**Stated goal:**
Copy out every line exactly as given.

**Supplied information:**
--- Begin ---
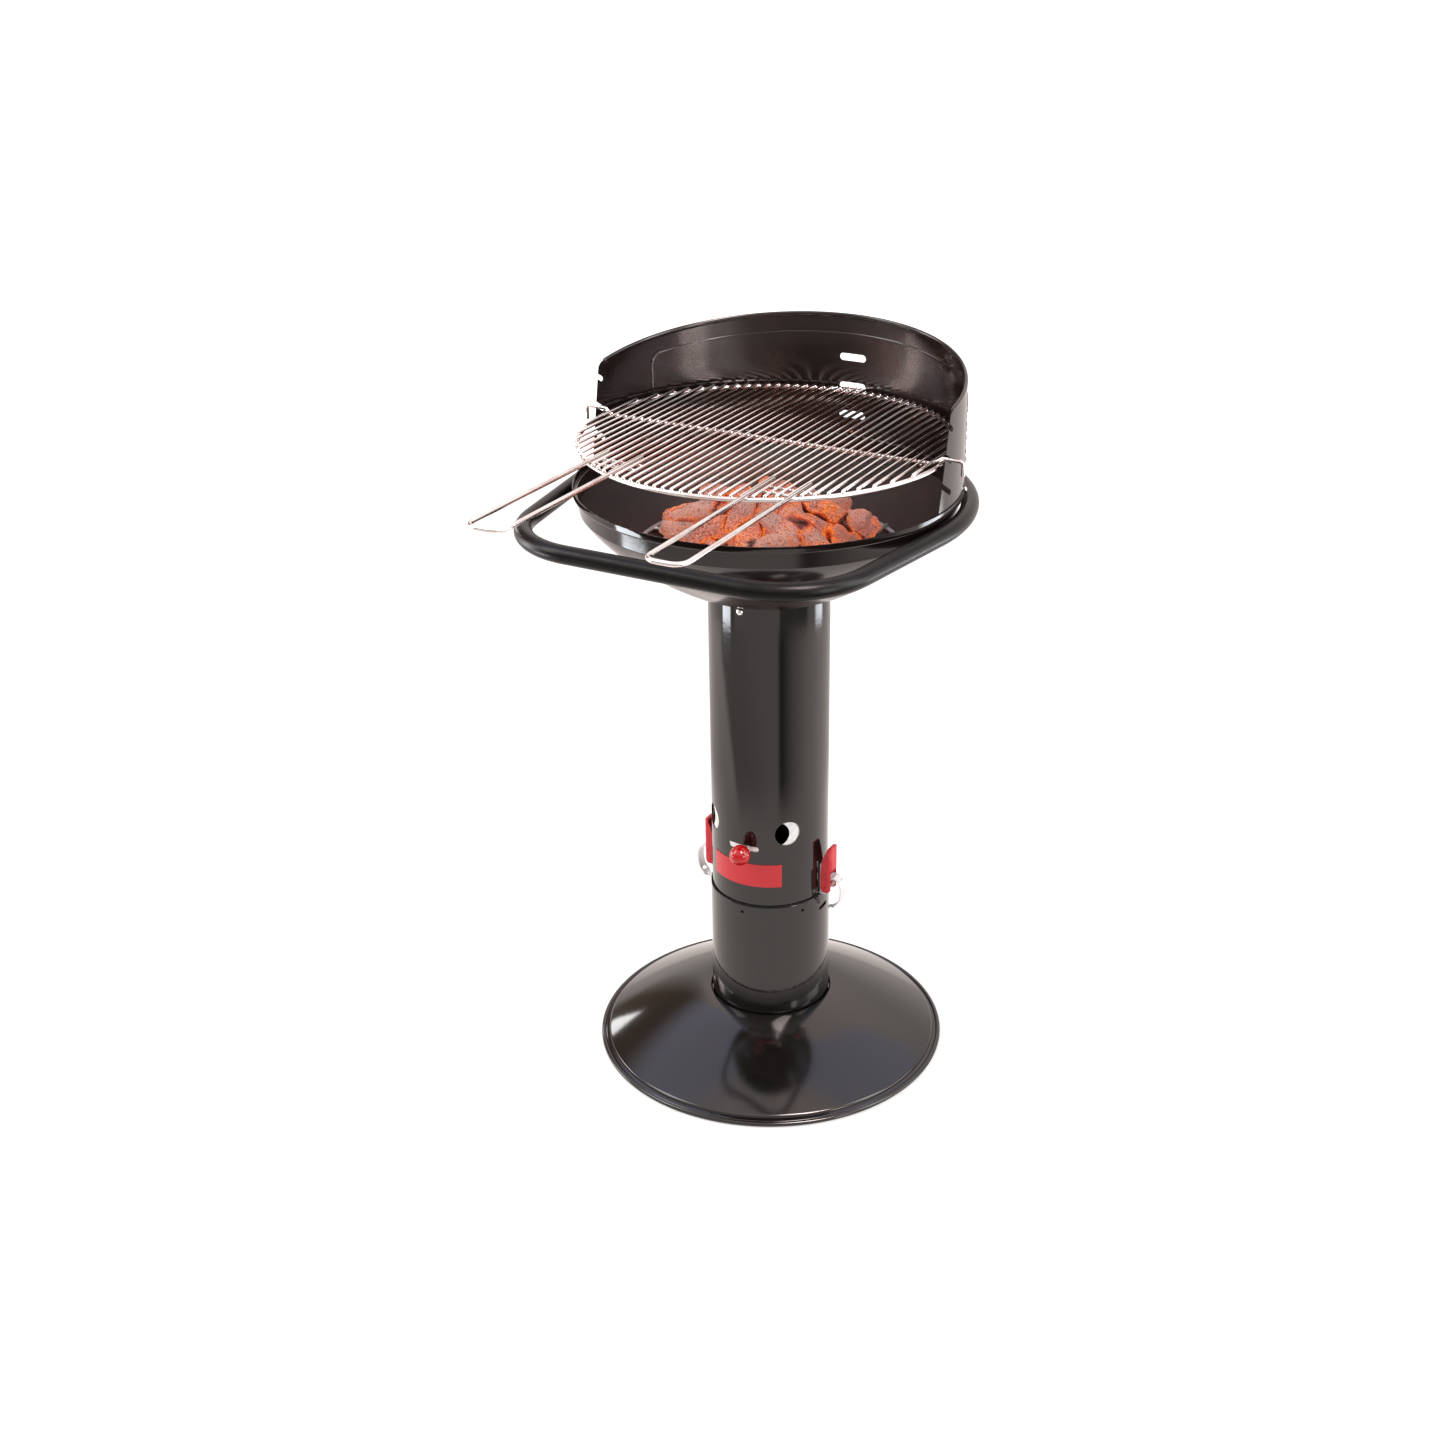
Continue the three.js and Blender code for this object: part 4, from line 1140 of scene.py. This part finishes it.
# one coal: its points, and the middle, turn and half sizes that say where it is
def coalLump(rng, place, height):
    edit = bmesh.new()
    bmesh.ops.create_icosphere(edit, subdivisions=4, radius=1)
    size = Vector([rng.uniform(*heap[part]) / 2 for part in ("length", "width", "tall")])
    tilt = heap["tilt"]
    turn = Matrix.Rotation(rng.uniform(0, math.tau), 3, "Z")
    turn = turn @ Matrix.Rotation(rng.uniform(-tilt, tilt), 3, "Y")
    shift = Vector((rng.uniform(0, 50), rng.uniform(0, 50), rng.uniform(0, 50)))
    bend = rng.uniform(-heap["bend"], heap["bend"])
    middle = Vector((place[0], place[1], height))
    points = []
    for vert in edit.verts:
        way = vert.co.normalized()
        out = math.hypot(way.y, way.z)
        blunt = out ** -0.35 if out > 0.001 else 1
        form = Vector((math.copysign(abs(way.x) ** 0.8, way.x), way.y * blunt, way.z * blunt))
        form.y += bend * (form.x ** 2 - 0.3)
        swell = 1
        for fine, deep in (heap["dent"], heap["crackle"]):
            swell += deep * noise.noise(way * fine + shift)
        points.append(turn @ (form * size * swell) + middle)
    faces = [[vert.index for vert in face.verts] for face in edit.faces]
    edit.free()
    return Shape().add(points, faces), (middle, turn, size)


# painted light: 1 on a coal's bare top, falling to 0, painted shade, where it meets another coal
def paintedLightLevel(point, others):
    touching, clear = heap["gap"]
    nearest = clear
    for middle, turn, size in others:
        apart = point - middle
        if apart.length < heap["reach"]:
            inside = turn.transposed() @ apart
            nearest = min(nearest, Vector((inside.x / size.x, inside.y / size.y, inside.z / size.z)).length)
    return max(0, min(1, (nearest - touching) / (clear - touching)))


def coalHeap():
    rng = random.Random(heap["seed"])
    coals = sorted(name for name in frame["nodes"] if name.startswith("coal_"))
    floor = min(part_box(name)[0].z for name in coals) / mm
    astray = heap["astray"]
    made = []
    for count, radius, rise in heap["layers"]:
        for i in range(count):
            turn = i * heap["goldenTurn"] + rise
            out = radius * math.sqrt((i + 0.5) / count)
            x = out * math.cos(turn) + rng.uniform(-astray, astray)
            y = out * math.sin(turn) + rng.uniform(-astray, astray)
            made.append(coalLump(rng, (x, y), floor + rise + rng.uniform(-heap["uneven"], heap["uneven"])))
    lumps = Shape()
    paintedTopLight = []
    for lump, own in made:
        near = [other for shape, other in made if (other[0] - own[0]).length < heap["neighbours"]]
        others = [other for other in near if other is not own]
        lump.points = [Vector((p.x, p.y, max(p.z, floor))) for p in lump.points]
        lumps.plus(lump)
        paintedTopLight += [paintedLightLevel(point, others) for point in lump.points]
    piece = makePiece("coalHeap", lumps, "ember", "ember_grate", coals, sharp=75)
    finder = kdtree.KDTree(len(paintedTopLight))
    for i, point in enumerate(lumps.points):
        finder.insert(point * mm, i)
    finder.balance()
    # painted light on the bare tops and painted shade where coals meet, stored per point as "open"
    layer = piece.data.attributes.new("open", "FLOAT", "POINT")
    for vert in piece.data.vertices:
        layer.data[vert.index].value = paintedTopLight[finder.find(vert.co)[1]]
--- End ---
**The solution:**
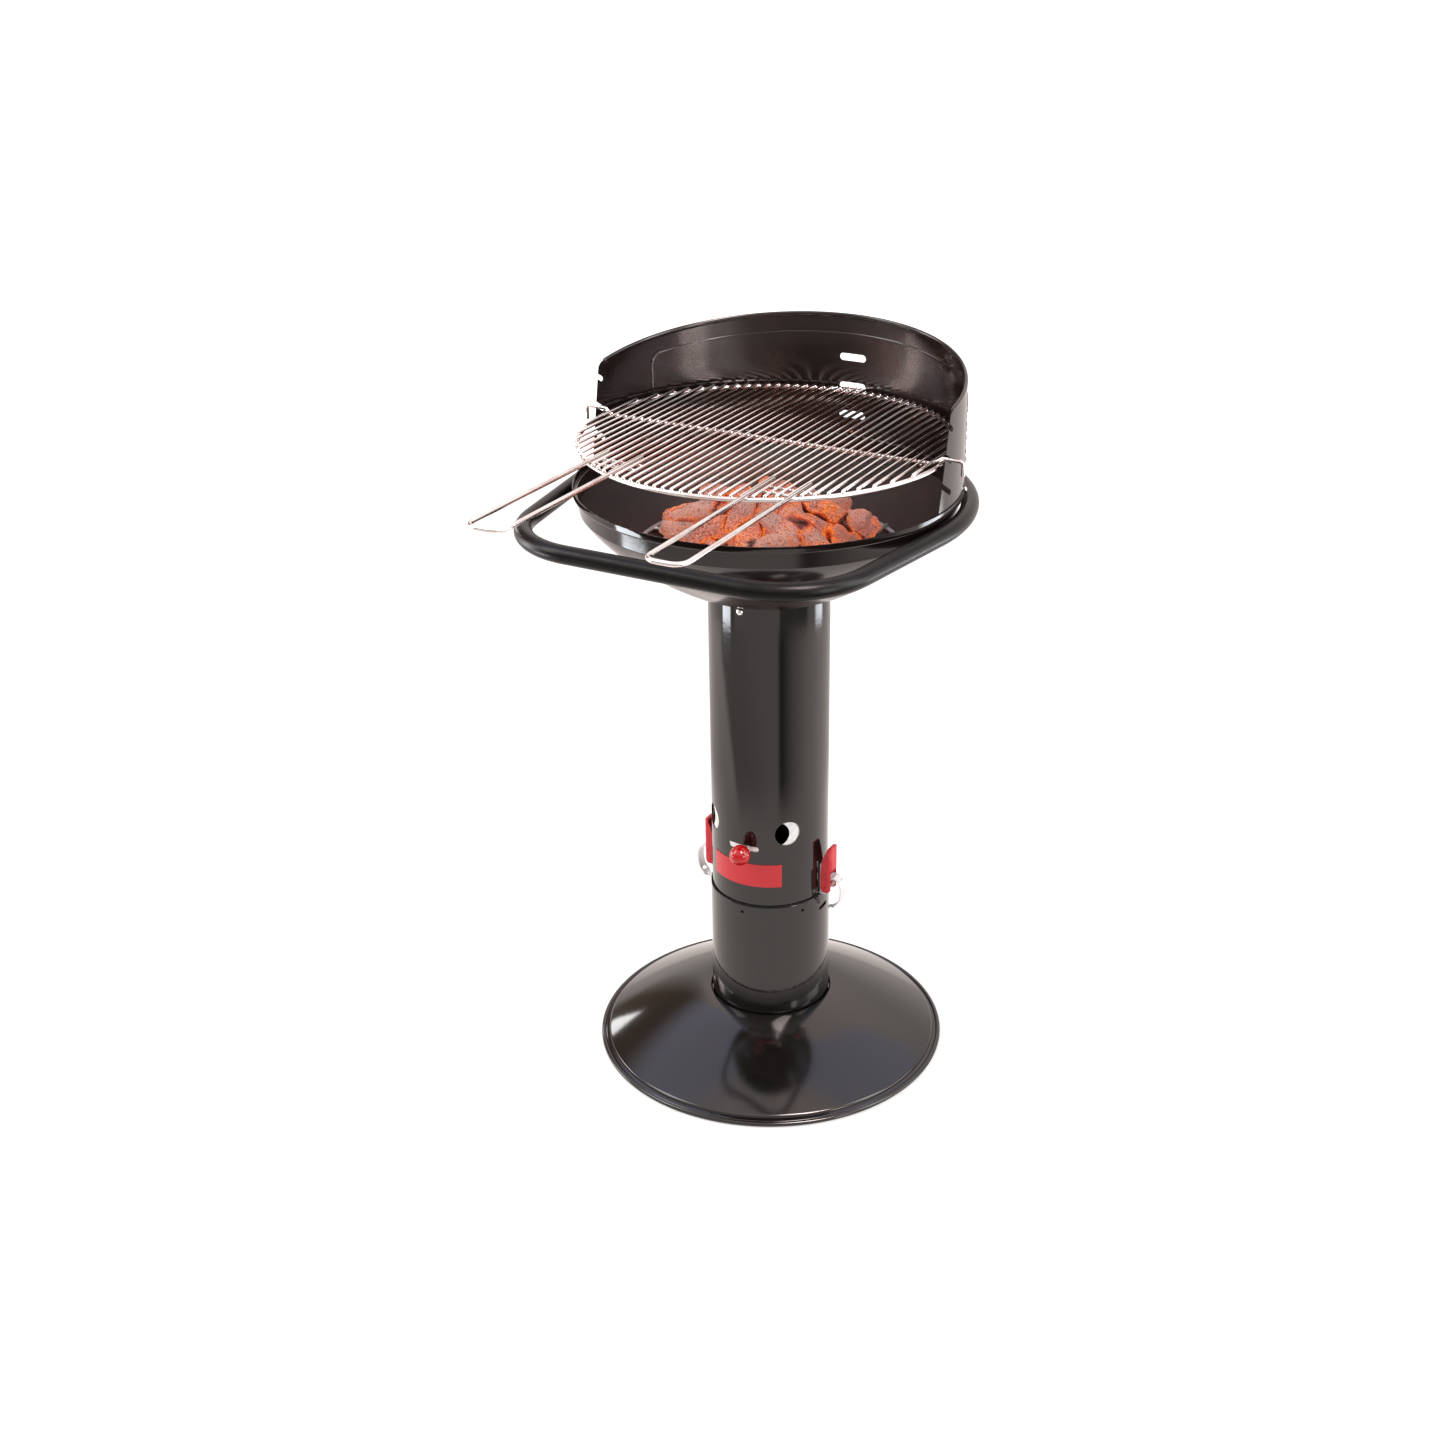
Continue the three.js and Blender code for this object: part 4, from line 1140 of scene.py. This part finishes it.
# one coal: its points, and the middle, turn and half sizes that say where it is
def coalLump(rng, place, height):
    edit = bmesh.new()
    bmesh.ops.create_icosphere(edit, subdivisions=4, radius=1)
    size = Vector([rng.uniform(*heap[part]) / 2 for part in ("length", "width", "tall")])
    tilt = heap["tilt"]
    turn = Matrix.Rotation(rng.uniform(0, math.tau), 3, "Z")
    turn = turn @ Matrix.Rotation(rng.uniform(-tilt, tilt), 3, "Y")
    shift = Vector((rng.uniform(0, 50), rng.uniform(0, 50), rng.uniform(0, 50)))
    bend = rng.uniform(-heap["bend"], heap["bend"])
    middle = Vector((place[0], place[1], height))
    points = []
    for vert in edit.verts:
        way = vert.co.normalized()
        out = math.hypot(way.y, way.z)
        blunt = out ** -0.35 if out > 0.001 else 1
        form = Vector((math.copysign(abs(way.x) ** 0.8, way.x), way.y * blunt, way.z * blunt))
        form.y += bend * (form.x ** 2 - 0.3)
        swell = 1
        for fine, deep in (heap["dent"], heap["crackle"]):
            swell += deep * noise.noise(way * fine + shift)
        points.append(turn @ (form * size * swell) + middle)
    faces = [[vert.index for vert in face.verts] for face in edit.faces]
    edit.free()
    return Shape().add(points, faces), (middle, turn, size)


# painted light: 1 on a coal's bare top, falling to 0, painted shade, where it meets another coal
def paintedLightLevel(point, others):
    touching, clear = heap["gap"]
    nearest = clear
    for middle, turn, size in others:
        apart = point - middle
        if apart.length < heap["reach"]:
            inside = turn.transposed() @ apart
            nearest = min(nearest, Vector((inside.x / size.x, inside.y / size.y, inside.z / size.z)).length)
    return max(0, min(1, (nearest - touching) / (clear - touching)))


def coalHeap():
    rng = random.Random(heap["seed"])
    coals = sorted(name for name in frame["nodes"] if name.startswith("coal_"))
    floor = min(part_box(name)[0].z for name in coals) / mm
    astray = heap["astray"]
    made = []
    for count, radius, rise in heap["layers"]:
        for i in range(count):
            turn = i * heap["goldenTurn"] + rise
            out = radius * math.sqrt((i + 0.5) / count)
            x = out * math.cos(turn) + rng.uniform(-astray, astray)
            y = out * math.sin(turn) + rng.uniform(-astray, astray)
            made.append(coalLump(rng, (x, y), floor + rise + rng.uniform(-heap["uneven"], heap["uneven"])))
    lumps = Shape()
    paintedTopLight = []
    for lump, own in made:
        near = [other for shape, other in made if (other[0] - own[0]).length < heap["neighbours"]]
        others = [other for other in near if other is not own]
        lump.points = [Vector((p.x, p.y, max(p.z, floor))) for p in lump.points]
        lumps.plus(lump)
        paintedTopLight += [paintedLightLevel(point, others) for point in lump.points]
    piece = makePiece("coalHeap", lumps, "ember", "ember_grate", coals, sharp=75)
    finder = kdtree.KDTree(len(paintedTopLight))
    for i, point in enumerate(lumps.points):
        finder.insert(point * mm, i)
    finder.balance()
    # painted light on the bare tops and painted shade where coals meet, stored per point as "open"
    layer = piece.data.attributes.new("open", "FLOAT", "POINT")
    for vert in piece.data.vertices:
        layer.data[vert.index].value = paintedTopLight[finder.find(vert.co)[1]]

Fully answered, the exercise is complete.